Beyond these pre-built vulnerable systems, you can also create your own "vulnerable kingdoms" by intentionally misconfiguring standard operating systems. For instance, you could install a basic Ubuntu server, open up unnecessary ports, create users with weak passwords, or set up a Samba share with insecure permissions. On a Windows evaluation VM, you could disable the firewall, enable remote desktop with a simple password, or install an old, unpatched version of a common application. The beauty of this approach is that it forces you to understand the underlying mechanisms of vulnerabilities rather than just exploiting pre-made ones. It teaches you how misconfigurations arise in real-world environments and how to identify them, turning you into a more perceptive and proactive defender. This bespoke vulnerability creation also allows you to tailor your lab to specific learning objectives, focusing on areas like Active Directory enumeration or specific network service exploitation.

Designing Your Digital Battlefield Network Topologies for Learning

The way you connect your virtual machines within your hypervisor is just as important as the VMs themselves. A well-designed virtual network topology ensures isolation, realism, and control, allowing you to simulate various real-world scenarios without impacting your physical network. Understanding the different networking modes offered by your hypervisor (VirtualBox or VMware Player) is fundamental to creating an effective and safe lab environment. This isn't just about getting machines to talk to each other; it's about strategically segmenting your network to mimic enterprise structures and isolate your potentially dangerous experiments.

The most common and crucial network modes you'll encounter are NAT (Network Address Translation), Bridged, and Host-Only. For our free cybersecurity lab, the Host-Only adapter is often your best friend. In Host-Only mode, your virtual machines can communicate with each other and with your host machine, but they are completely isolated from your physical network and the internet. This provides the ultimate sandbox, preventing any malicious activity within your lab from accidentally "leaking" out to your home network or the wider internet. You can create an entire subnet within your hypervisor using Host-Only adapters, assigning static IP addresses to your Kali VM, target VMs, and your Security Onion VM, allowing them to communicate and perform attacks/defenses within their own private, isolated digital realm. This level of isolation is paramount for safety and ethical considerations.
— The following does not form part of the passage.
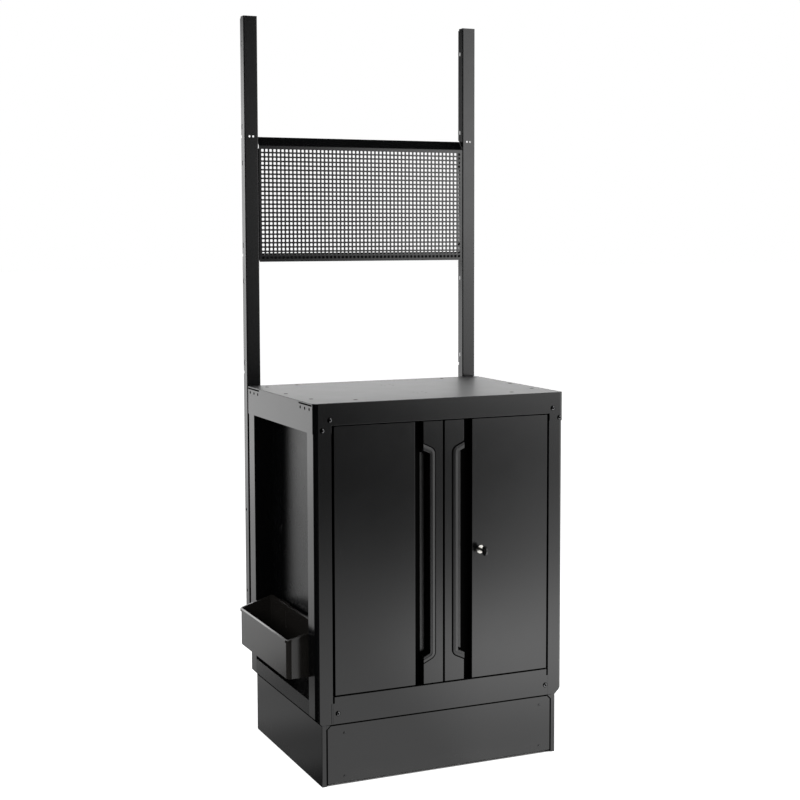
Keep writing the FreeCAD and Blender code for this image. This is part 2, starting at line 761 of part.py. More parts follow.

While Host-Only is excellent for isolation, you'll occasionally need internet access for updates, downloading tools, or researching vulnerabilities. This is where NAT (Network Address Translation) comes in handy. With a NAT adapter, your virtual machine can access the internet by "sharing" your host machine's internet connection, but other devices on your physical network cannot directly access your VM. This provides a reasonable balance of connectivity and protection. You might configure your Kali VM with both a Host-Only adapter (for communicating with targets) and a NAT adapter (for internet access), allowing it to download updates or research exploits without exposing your internal lab network to the internet. Remember, however, that any traffic originating from a NAT-enabled VM *does* go out to the internet, so exercise caution when performing any sensitive operations, even within a lab environment, though for general updates and tool downloads, it's perfectly safe.